I lost more than 2000. I shall say no more.


----------



## Sniktch (Mar 3, 2003)

Yep, I lost about 2500.  Not as many as I thought, actually, but now I have to break 1000 again


----------



## Sniktch (Mar 3, 2003)

Eek!  I lost my sig banner too somewhere along the way.  I need to fix that - can anyone host this picture for me?


----------



## randomling (Mar 3, 2003)

I lost around 2000 posts too.

Postcount means nothing! I may even try a new nickname for a while.

--randomling, aka SlightlyInsaneWidget


----------



## Morrus (Mar 3, 2003)

Sniktch said:
			
		

> *Eek!  I lost my sig banner too somewhere along the way.  I need to fix that - can anyone host this picture for me? *




Since you just uploaded the image to the messageboards, it's kinda already hosted now... just grab the URL.


----------



## Sniktch (Mar 3, 2003)

Morrus said:
			
		

> *Since you just uploaded the image to the messageboards, it's kinda already hosted now... just grab the URL. *




Thanks, Russ   I'm already doing that, actually  But I was hoping it would just be a short term fix.  I don't like using the boards here for storage...


----------



## Ravellion (Mar 3, 2003)

I am not hurt too bad. Just the META hivemind threads I guess.

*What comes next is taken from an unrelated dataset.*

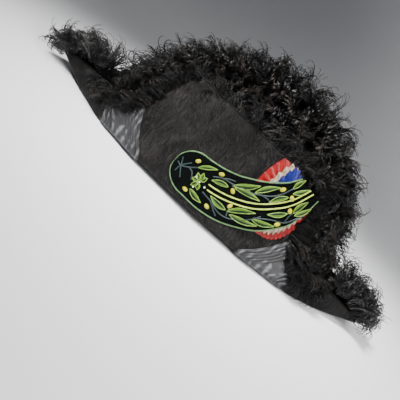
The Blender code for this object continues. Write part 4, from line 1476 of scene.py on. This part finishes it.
def edge_places(side, count):
    """Random values of x, spread evenly along a flap's edge."""
    heights = flap_top(side, edge_samples)
    lengths = np.concatenate(([0.0], np.cumsum(np.hypot(np.diff(edge_samples), np.diff(heights)))))
    even = (np.arange(count) + chance.uniform(0.1, 0.9, count)) / count * lengths[-1]
    return np.interp(even, lengths, edge_samples)


def fan_headings(side, x, z):
    """Headings in the flap's plane, out from low in its middle, like the ribs of a fan."""
    fan = np.stack([x, 0 * x, z - FAN_CENTRE * flap_top(side, 0.0)], axis=-1)
    normal = flap_normal(side, x, z)
    return unit(fan - normal * (fan * normal).sum(axis=1, keepdims=True)), normal


# %% Root the crests' clumps
def crest_clumps(side, count, depth, leans, curl, length, tone):
    """Clumps rooted on a flap's inside, from its edge down to a depth below it."""
    x = edge_places(side, count)
    top = flap_top(side, x)
    deepest = np.minimum(depth[1], np.maximum(top - flap_top(-side, x) + BEHIND_NEAR, LEAST_DEPTH))
    z = top - depth[0] - (deepest - depth[0]) * chance.uniform(0.0, 1.0, count)
    roots = np.stack([x, side * (flap_reach(x, z) - FELT - CREST_LIFT), z], axis=-1)
    fan, _ = fan_headings(side, x, z)
    away = (1 - blend_between(*BARE_FACE, np.abs(x))) * (side < 0)
    lean = chance.uniform(*leans, count) - BARE_LEAN * away
    headings = fan + np.array([0.0, -1.0, 0.0]) * lean[:, None] + chance.normal(0, 0.25, (count, 3))
    targets = np.array([0.0, -0.6, -0.7]) + chance.normal(0.0, 1.0, (count, 3)) + fan * 0.2
    targets[:, 1] += BARE_CURL * away
    shoulder = np.exp(-((x - SHOULDER["x"]) / SHOULDER["wide"]) ** 2)
    return clump_table(roots, headings, targets, curl, length, (tone, CREST_TONE_SPREAD),
                       longer=1 - SHOULDER["shorter"] * shoulder)


feather_clumps = {name: crest_clumps(**crest) for name, crest in CRESTS.items()}
print("crest clumps:", {name: len(clumps["roots"]) for name, clumps in feather_clumps.items()})


# %% [markdown]
# ## Spilling feather and tufts
# The trim spills out over the low ends of the near flap's edge, and on each horn's tip it
# ends in a tuft. Copies of one tuft would look alike, so both are clumps again: the spill
# fans out sideways and hangs, and the tufts swing round the horn's end.

# %% Grow the spill and the tufts
SPILL_COUNT = 290
SPILL_FRONT = (0.066, 0.160)
SPILL_BACK = (0.078, 0.116)
SPILL_FRONT_SHARE = 0.66
SPILL_DEPTH = (-0.002, 0.014)
LOOP_END = (0.060, 0.096)
LOOP_END_TOP = (0.068, 0.1134)
LOOP_END_SLOPE = 0.55
SPILL_HANG = (0.07, 0.10)
SPILL_LONGER = (0.08, 0.12)
TUFT_COUNT = 190
TUFT_X = (0.190, 0.236)
TUFT_STRAY = 14
TUFTS = {
    "fore": {"end": 1, "swings": (-30, 66), "towards": (0.4, 0.0, 0.7)},
    "aft": {"end": -1, "swings": (-30, 88), "towards": (-0.9, 0.0, -0.2)},
}


def spill_clumps(count):
    """Clumps that spill out over the low ends of the near flap's edge and down its face."""
    front = chance.uniform(0.0, 1.0, count) < SPILL_FRONT_SHARE
    x = np.where(front, chance.uniform(*SPILL_FRONT, count), -chance.uniform(*SPILL_BACK, count))
    top = flap_top(-1, x)
    over_loop = (x > LOOP_END[0]) & (x < LOOP_END[1])
    loop_edge = np.where(over_loop, LOOP_END_TOP[1] - (x - LOOP_END_TOP[0]) * LOOP_END_SLOPE, 0.0)
    below = chance.uniform(*SPILL_DEPTH, count) * blend_between(*SPILL_HANG, np.abs(x))
    z = np.minimum(np.maximum(top - below, loop_edge), top - SPILL_DEPTH[0])
    fan, normal = fan_headings(-1, x, z)
    outwards = fan * 0.9 + np.stack([0.35 * np.sign(x), 0 * x, 0 * x], axis=-1)
    lift = chance.uniform(0.3, 1.1, count)[:, None]
    headings = outwards + normal * lift + chance.normal(0, 0.22, (count, 3))
    targets = np.array([0.0, 0.2, -1.0]) + outwards * 0.8 + chance.normal(0, 0.7, (count, 3))
    roots = np.stack([x, -flap_reach(x, z) + 0.001, z], axis=-1)
    # The spill's low tone is painted shade.
    return clump_table(roots, headings, targets, (2.0, 4.6), (0.016, 0.020), (0.22, 0.20),
                       longer=1 + 0.9 * blend_between(*SPILL_LONGER, np.abs(x)))


def tuft_clumps(end, swings, towards, count=TUFT_COUNT):
    """Clumps along the top edges of a horn's tip, fanned out over its end."""
    share = chance.uniform(0.0, 1.0, count) ** 0.8
    x = end * (TUFT_X[0] + (TUFT_X[1] - TUFT_X[0]) * share)
    z = np.maximum(flap_top(-1, x), flap_top(1, x)) - chance.uniform(0.0, 0.006, count) * share
    y = half_width(x) * chance.uniform(-0.9, 0.9, count)
    swing = np.radians(swings[0] + (swings[1] - swings[0]) * share + chance.normal(0, TUFT_STRAY, count))
    headings = np.stack([end * np.sin(swing), chance.normal(0, 0.35, count), np.cos(swing)], axis=-1)
    targets = np.array(towards) + chance.normal(0, 0.9, (count, 3))
    roots = np.stack([x, y, z], axis=-1)
    return clump_table(roots, headings, targets, (2.0, 5.0), (0.026, 0.050), (0.25, 0.20))


# %% [markdown]
# ## The feathers' pieces and finish
# The barbs are made band by band, because each band is one piece with one finish.
# Dyed feather is nearly black where it is matt and brown where light comes through it, and
# each barb has a tone of its own. That light is painted: the band down the far flap's inside
# has a lit brown copy of the finish and higher tones, and the near flap's bands have a darker
# copy and lower tones, as painted shade. Colour by place would stripe a barb along its length,
# so the tone is kept as an attribute at the barb's points.

# %% Name the feathers' bands and colours
FEATHERS = {
    "far_rim": {"node": "far_crest", "finish": "glossy_plume", "width": 0.00115, "spread": 0.0017},
    "far_face": {"node": "far_crest", "finish": "backlit_brown_plume", "width": 0.00120, "spread": 0.0015},
    "near_rim": {"node": "near_crest", "finish": "shaded_plume", "width": 0.00115, "spread": 0.0015},
    "spill": {"node": "near_crest", "finish": "shaded_plume", "width": 0.00115, "spread": 0.0014},
    "fore_tuft": {"node": "fore_tuft", "finish": "glossy_plume", "width": 0.00110, "spread": 0.0014},
    "aft_tuft": {"node": "aft_tuft", "finish": "glossy_plume", "width": 0.00110, "spread": 0.0014},
}
# The lit brown copy's light colour is painted light through the barbs, and the darker copy's light colour is
# painted shade.
PLUME_BLACK = (0.0007, 0.0007, 0.0007)
PLUMES = {
    "glossy_plume": {"roughness": 0.32, "specular": 0.50, "light": (0.042, 0.036, 0.031)},
    "backlit_brown_plume": {"roughness": 0.33, "specular": 0.48, "light": (0.046, 0.0365, 0.030)},
    "shaded_plume": {"roughness": 0.50, "specular": 0.16, "light": (0.030, 0.024, 0.020)},
}
print("feather bands:", list(FEATHERS))


# %% Finish the feathers
def plume_finish(name, roughness, specular, light):
    """Dyed feather: each barb has one tone between nearly black and its light colour."""
    plume, shader = start_finish(name, roughness, specular)
    middle = tuple(0.14 * value for value in light)
    colour = ramp(plume, own_tone(plume), (0.15, PLUME_BLACK), (0.60, middle), (0.95, light))
    set_colour(plume, shader, colour)
    return plume


plumes = {name: plume_finish(name, **plume) for name, plume in PLUMES.items()}


# %% Grow the feathers
for name, feather in FEATHERS.items():
    if name == "spill":
        feather_clumps[name] = spill_clumps(SPILL_COUNT)
    elif name not in feather_clumps:
        feather_clumps[name] = tuft_clumps(**TUFTS[name.removesuffix("_tuft")])
    barbs = clumped_barbs(name + "_barbs", feather_clumps[name], feather["width"], feather["spread"])
    finish_piece(barbs, "feather", feather["node"], angle=180.0)
    dress(plumes[feather["finish"]], barbs)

But will you delete long story hours too?


----------



## Piratecat (Mar 3, 2003)

We'll be paring down the ones that have gotten too long - mine included.  Wulf's is also too long.

The pruning worked, incidentally. Some search-related admin functions that were being obstreperous are now working like a charm. Hooray!


----------



## Piratecat (Mar 3, 2003)

I renew my previous offer, incidentally; anyone too annoyed by the post count reduction can let me know, and I'll manually reset their post-count. You may get mocked by your friends a little, but it's no big deal for me to do.


----------



## Sniktch (Mar 3, 2003)

Piratecat said:
			
		

> *I renew my previous offer, incidentally; anyone too annoyed by the post count reduction can let me know, and I'll manually reset their post-count. You may get mocked by your friends a little, but it's no big deal for me to do. *




Bleh, we know you just did it to get you and Russ back near the top of the list   From what I hear, everyone will be starting at 0 again before too long, anyway, and I'm not going to lose any sleep about my postcount dropping


----------



## Timothy (Mar 3, 2003)

Great My sig (and half my posts) are in old hive threads, come on siggie, work , WORK!


----------



## Timothy (Mar 3, 2003)

okay, so not ALL of the hive thread got deleted, phew.

(ignore the fact that I post twice so my post count will rise a bit, postcount doesn't matter )


----------



## 8XXX{0}====> (Mar 3, 2003)

I lost 100, at least. My daily average dropped from 20 to 2... now i feel sad. Pirate Kitty, do you think you could bump it up again, say add another 90 posts? I really felt good about breaking 100...


----------



## Darkness (Mar 3, 2003)

Piratecat said:
			
		

> *I renew my previous offer, incidentally; anyone too annoyed by the post count reduction can let me know, and I'll manually reset their post-count. You may get mocked by your friends a little, but it's no big deal for me to do. *



I'd just like to know exactly how much post count I lost, for curiosity's sake.
But if it's not possible to tell, that's fine; it really doesn't matter anyway.


----------



## Crothian (Mar 4, 2003)

Darkness said:
			
		

> *I'd just like to know exactly how much post count I lost, for curiosity's sake.
> But if it's not possible to tell, that's fine; it really doesn't matter anyway.  *




I can e-mail you the threads I saved and you can count how many posts you had in them


----------



## Darkness (Mar 4, 2003)

No, thanks. Like I said, it doesn't matter anyway.


----------



## Piratecat (Mar 4, 2003)

I think you were around 6100, Darkness. I wouldn't swear to it, though.


----------



## xrpsuzi (Mar 4, 2003)

Piratecat said:
			
		

> *I renew my previous offer, incidentally; anyone too annoyed by the post count reduction can let me know, and I'll manually reset their post-count. You may get mocked by your friends a little, but it's no big deal for me to do. *




I think anyone that attched to their post count should at least be gnomed. Or possibly a new feature.... flumphed.

Watch out Crothian, now that you got shaved down by 5K or so, I'll catch you 

suzi


----------



## arwink (Mar 4, 2003)

Darkness said:
			
		

> *I'd just like to know exactly how much post count I lost, for curiosity's sake.
> But if it's not possible to tell, that's fine; it really doesn't matter anyway.  *




There was a fiarly recent top twenty posters meta thread that should give you some idea.  Without it, I'd have no idea what I was at


----------



## Knight Otu (Mar 4, 2003)

Will the pruning of Hivemind threads become a semi-regular feature? That could reduce the amount of flag that we receive a bit!


----------



## garyh (Mar 6, 2003)

I was wondering how I could lose postcount and go up the ladder...  I only had about 150 Hivemind posts.  Most of mine are safely in the In Character forums.  

I'm now #32.  Wow!


----------